Over the years, the role of a supervisor has changed significantly from being a top down, autocratic order giver to a team leader, coach and motivator.

A supervisor’s role has evolved: 

  • from ordering to asking; and consulting
  • from telling to listening and asking questions
  • from policing to coaching
  • from each person for himself to teamwork
  • from fear to mutual respect.

These changes have come about because it is now very clear that people are more productive if they are happy, motivated, and upbeat.

The ideal supervisor is one who values communication and not just being in charge. One who leads by example and involvement not just command and control. You will have to balance several supervisory functions in your role as host trainer:

Managerial - where you work with the apprentice to ensure the quality of the training meets the standards of your business and the apprenticeship.

Educational - where you help develop the knowledge and skills of the apprentice at work. 

Supportive - where you provide general support and advice in the workplace. You need to ensure that the apprentice is made aware of how you want them involved in your business so that a good host, apprentice understanding is developed.

Apprentice skill levels

Apprentices need varying levels of supervision depending on their skills, experience, and confidence. The level of supervision can be broken down to direct, general, and broad.

Obviously, a day one apprentice with no or minimal experience requires a high level of supervision, an apprentice with moderate experience a medium level and an apprentice with vast experience requires a low level of supervision.  

Direct supervision

Direct supervision is one-on-one supervision. Until you are satisfied that the apprentice is competent in the tasks required of them, it is vital that they are guided and supervised for each particular skill they develop. Once the skill is mastered by the apprentice and you deem them competent, they will still be learning and require direct supervision for additional skills development. In reality they will be continuously moving from “Direct” to “General Supervision” as they become competent in more skills. Your job as a host trainer is to provide the learning opportunity and instruct the apprentice in the relevant skills.

General supervision

General supervision is where the apprentice is allowed to work more independently as they gain the required skills.

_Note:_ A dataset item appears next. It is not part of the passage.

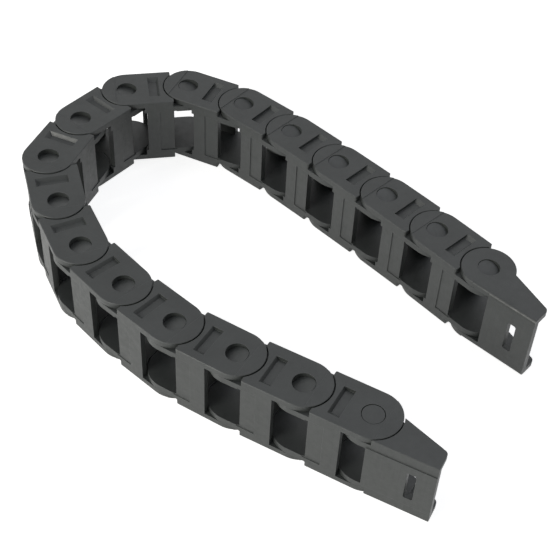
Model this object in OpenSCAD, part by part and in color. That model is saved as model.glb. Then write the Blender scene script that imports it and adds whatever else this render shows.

They will be moving from “Direct” to “General Supervision” as they develop competence in the various skills they are gaining. 

You remain responsible for the quality and safety of the training even when the apprentice is working under “General Supervision”. 

Broad supervision

Broad supervision means that the apprentice doesn’t require constant supervision but personal contact on at least an occasional basis. This means being under instruction and direction with checks being carried out on the completion of the task.

Always encourage the apprentice to hear all the instructions first before responding and take care to set a good example by listening to their questions.